Talenlio's Resume Agent analyses UAE job descriptions and rewrites your CV bullets to match the specific language and keywords UAE employers are searching for — saving you the manual work of tailoring each application.

Common UAE CV Mistakes to Avoid

  • Generic objective statement: "Seeking a challenging position to develop my skills" tells the employer nothing. Write a specific, targeted summary.
  • Outdated contact information: If you have moved to a UAE number, update it immediately — a non-UAE number signals you are not yet in the country
  • Missing visa information: Leaving out your visa status creates uncertainty and delays. Always state it clearly
  • No quantified achievements: UAE corporate culture values measurable results. Every bullet point in your experience section should have a number, percentage, or concrete outcome
  • Casual email address: coolsharif99@hotmail.com loses credibility before the recruiter reads a single line of your experience

Tailoring for UAE-Specific Roles

For government and semi-government roles (ADNOC, DEWA, RTA, Abu Dhabi Health Services), emphasise UAE national values alignment if Emirati, or cultural adaptability and commitment to UAE development if non-national. These employers screen specifically for long-term commitment. Candidates who read as treating the UAE as a temporary stopover get deprioritised.
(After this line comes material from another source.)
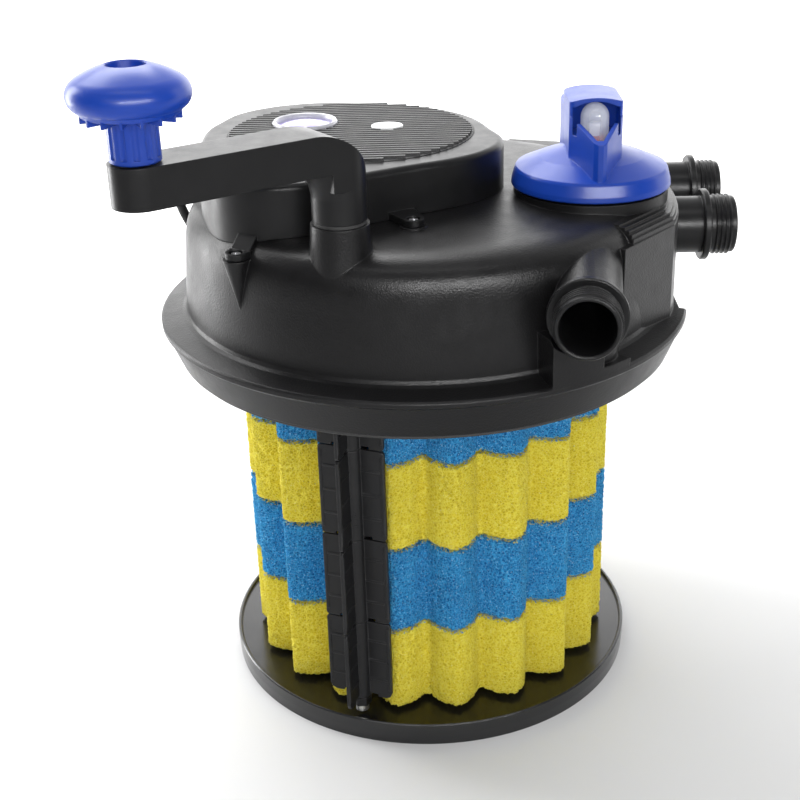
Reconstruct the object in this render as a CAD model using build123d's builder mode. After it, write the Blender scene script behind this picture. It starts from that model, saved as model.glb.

For private sector MNC roles (Microsoft UAE, Google, Amazon, HSBC, Standard Chartered), align more closely with global CV conventions while keeping the UAE-specific personal details and photo.

A UAE CV is not a US resume with a photo glued on. It's a different document, more personal and more relationship-oriented, that reflects the professional culture of one of the world's most international business environments. Get the format right, quantify every achievement, tailor for each role, and you'll find a well-crafted UAE CV consistently beats a generic one regardless of your background. Worth the extra hour.